Large organic structuers based mainly on bamboo mark the work of Tanabe Chikuunsai IV, a fourth generation bamboo craftsman. He fills the space with giant bamboo works that seem to writhe and twist from floor to ceiling. The works, rather than being exotic only, have a sensuality and organic inner motion that make them dynamic. Watch the included video that shows one of them being constructed.

When Beethoven died, he had just completed his Ninth Symphony, with its magnificent "Ode to Joy". He had also been commissioned to create a Tenth, but he died, leavind behind some musical notes and a few ideas. Now scientists and musicologists have attempted to create that Tenth Symphony, using (once again) his complete body of finished works to train the A.I. algorithms. Roadblocks arose, like whether a series of notes was intended to start or end a passage, or how the composer managed to create an entire symphony out of just 4 basic notes. The resulting Symphony was just released. Note: those of you who want to see art created entirely by A.I. can swing over to aican and decide for yourselves.

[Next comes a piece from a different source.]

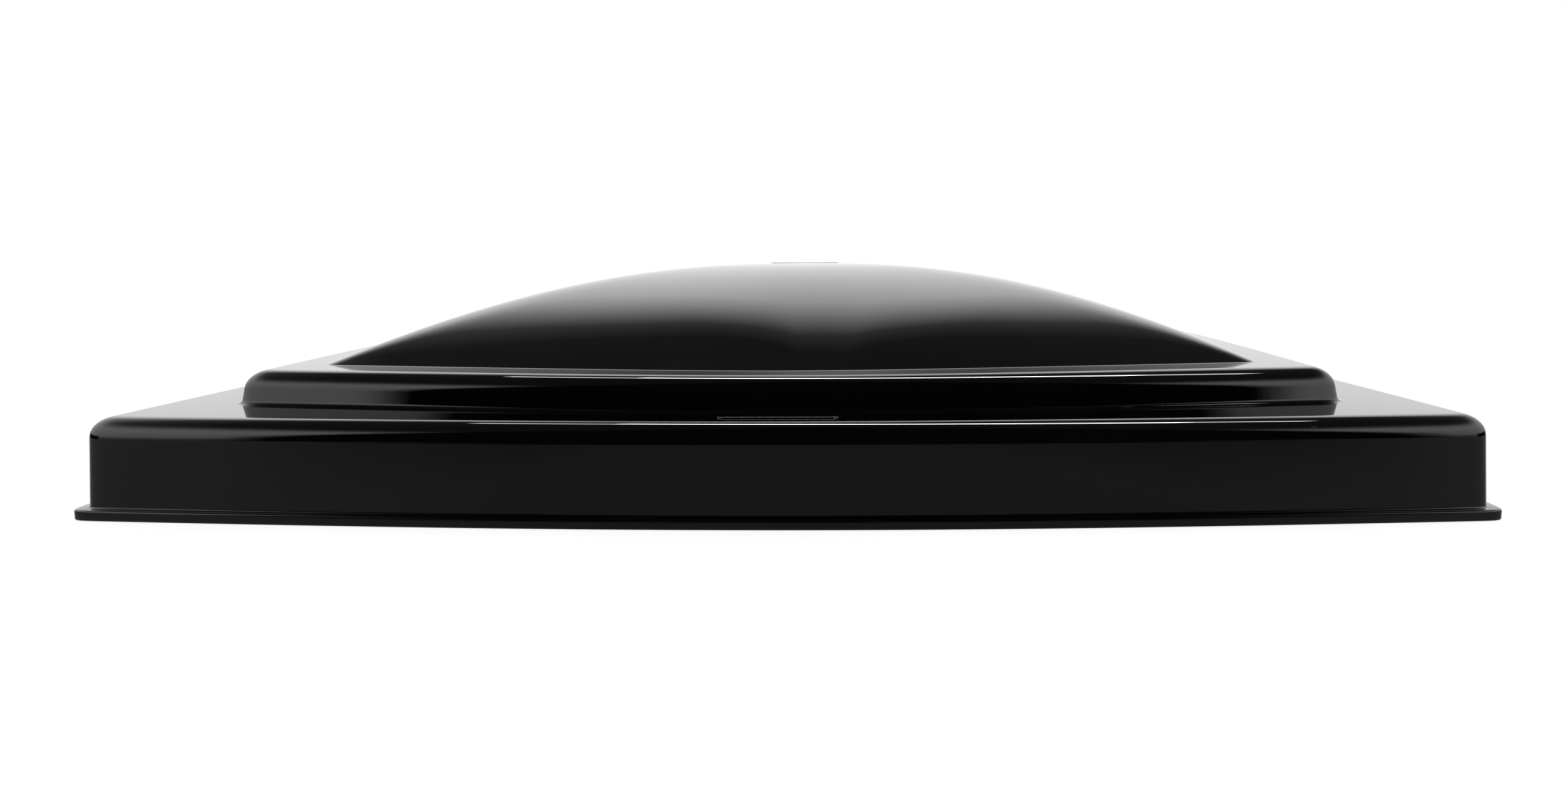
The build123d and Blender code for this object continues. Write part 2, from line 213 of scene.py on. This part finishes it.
def skirt_at(z, inset):
    """Half width, bow, spread and corner of the drafted skirt at height z, moved inwards."""
    t = z / skirt_height
    half = mix(skirt_half_bottom, skirt_half_top, t)
    return half - inset, mix(flange_bow, skirt_bow, t), skirt_spread, skirt_corner - inset


def tier_at(z, inset):
    """Half width, bow, spread and corner of the drafted upper tier at height z, moved inwards."""
    t = (z - skirt_height) / (tier_height - skirt_height)
    half = mix(tier_half_bottom, tier_half_top, t)
    return half - inset, mix(tier_bow_bottom, tier_bow_top, t), tier_spread, tier_corner - inset


def dome_lift(reach):
    """Height of the dome above its root at a fraction of its half width."""
    return dome_rise * (1 - reach**dome_power)


def dome_corner(reach):
    """Corner radius of the dome's outline at a fraction of its half width."""
    return dome_half * reach * (dome_corner_base + dome_corner_gain * (1 - reach))


def dome_rows(drop):
    """Rings of the dome from its hollow root round to near its top, lowered by drop."""
    slope = math.atan(dome_rise * dome_power / dome_half)
    reach_out = dome_root_round * math.tan(slope / 2)
    foot = tier_height - drop
    rows = []
    for i in range(ROOT_STEPS + 1):
        a = slope * i / ROOT_STEPS
        half = dome_half + reach_out - dome_root_round * math.sin(a)
        rows.append((half, foot + dome_root_round * (1 - math.cos(a))))
    start = rows[-1][0] / dome_half
    for i in range(1, DOME_STEPS + 1):
        reach = mix(start, dome_tip, i / DOME_STEPS)
        rows.append((dome_half * reach, foot + dome_lift(reach)))
    shaped = []
    for half, z in rows:
        reach = half / dome_half
        shaped.append((half, dome_bow * reach, dome_spread, dome_corner(min(reach, 1.0)), z))
    return shaped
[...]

A mixed reaction has greeted the U.K.'s presentation at the Dubai Expo pavillion. The structure, built of cross-laminated timber by British designer Es Devlin, shows a series of A.I.-generated poems in English and Arabic made from words submitted by visitors. Negative comments included this one: "a giant ice cream cone spouting gobbledygook". Viewers will recall that I composed A.I. music some 4 years ago: the results can be seen at Music Madness.